Se i sindacati cambiano pelle
Leonardo Morlino
MORLINO

A chiusura del congresso della Cgil e dopo diversi e vivaci scambi, non solo tra la Camusso e Renzi, è il caso di riflettere meglio sul possibile ruolo del sindacato nell’uscire dalla crisi, lontana dall’essere effettivamente superata. Per rispondere alla domanda se e come il sindacato possa contribuire a questo scopo, possiamo partire da un ‘mistero’ e da un richiamo al recente passato.

In questi anni, diversi mutamenti sociali e culturali, sotto gli occhi di tutti e che hanno avuto l’attenzione di numerosi studiosi, hanno portato alla virtuale scomparsa dei partiti come organizzazioni. Pur con differenze notevoli tra paese e paese – ad esempio, tra la Germania, dove pezzi di organizzazione esistono ancora e sono vivi e rilevanti, la Francia, dove con De Gaulle, e perciò già da molti anni, la trasformazione partitica e l’“evaporazione organizzativa” è stata netta e irreversibile, o l’Italia, dove gli ultimi residui di organizzazione nel Pd stanno scomparendo anche grazie al ‘Grande Rottamatore’ – le antiche organizzazioni partitiche sono un ricordo per alcuni, un sogno per altri. Per molti anni un fenomeno parallelo non è avvenuto con i sindacati, anche se gli stessi fattori (ad esempio, trasformazioni sociali ed economiche e de-ideologizzazione) che hanno indebolito i partiti avrebbero dovuto colpire anche loro. Il mistero è, tuttavia, solo apparente, ed ha una spiegazione: i sindacati sono riusciti a mantenere in piedi le proprie strutture organizzative grazie sia alle risorse economiche di cui potevano disporre attraverso l’affiliazione dei lavoratori, pensionati inclusi, sia ai servizi e consulenze che possono mettere a disposizione degli stessi sia al fatto che sono riusciti a sfuggire, in buona misura, al processo di delegittimazione che ha investito i partiti come strutture intermedie. Basta guardare a tutti i dati di sondaggio di questi anni per vedere la netta differenza tra la diffusa sfiducia per i partiti e la relativa fiducia per i sindacati.
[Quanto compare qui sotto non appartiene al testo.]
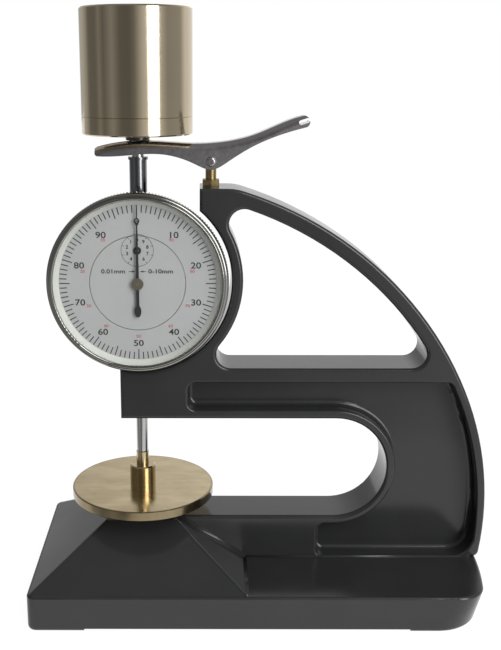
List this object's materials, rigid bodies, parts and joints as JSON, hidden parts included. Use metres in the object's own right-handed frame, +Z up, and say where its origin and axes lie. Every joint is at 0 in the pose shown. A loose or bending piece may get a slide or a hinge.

Vi è, però, un altro aspetto da richiamare che fa parte della nostra storia recente. In Europa l’uscita dalla grave crisi degli anni settanta – la più importante, prima di questa, negli ultimi decenni– è avvenuta con il contributo sostanziale dei sindacati, e questo ha consentito ad alcuni paesi, come Germania e Inghilterra, di rientrare dai forti debiti pubblici già negli anni ottanta. Gli accordi neo-corporativi di quegli anni tra governi, sindacati e imprenditori sono stati gli elementi decisivi per la ripresa. Più tardi, negli anni novanta in Italia vi è una vicenda in parte simile, in cui alla crisi economica si aggiunge il terremoto politico con la fine dei partiti tradizionali. Dunque, vi è anche una forte instabilità politica, che è superata e compensata dalla stabilità economica assicurata dagli accordi neo-corporativi, che vanno dal 1992 al 1998, l’ultimo con D’Alema primo ministro e 32 organizzazioni intorno al tavolo di Palazzo Chigi per stipulare quell’accordo. E ora?

Il neo-corporatismo è ormai quasi scomparso dappertutto. Ha un forte affanno anche nella sua terra di elezione, l’Austria. Ormai le principali decisioni di politica economica non solo negli obiettivi, ma anche in parte sostanziale nelle modalità, sono largamente sfuggite di mano ai governi nazionali. Globalizzazione ed europeizzazione dettano quelle decisioni. Accordi sia con i sindacati che con le associazioni imprenditoriali, qualora possibili, costituirebbero solo un impaccio per qualsiasi governo, che sarebbe punito dai suoi elettori qualora comportassero nuovi sacrifici. Ma in realtà soluzioni politiche di questo genere non convengono neanche più alle parti sociali, che sono così libere di giocare all’opposizione e unirsi alla protesta dei partiti che prosperano in queste condizioni difficili. Dunque, le molte, forse troppe, chiacchiere in realtà nascondono un vuoto di proposte da parte di tutti gli attori politici costretti a ….navigare a vista in mari sconosciuti.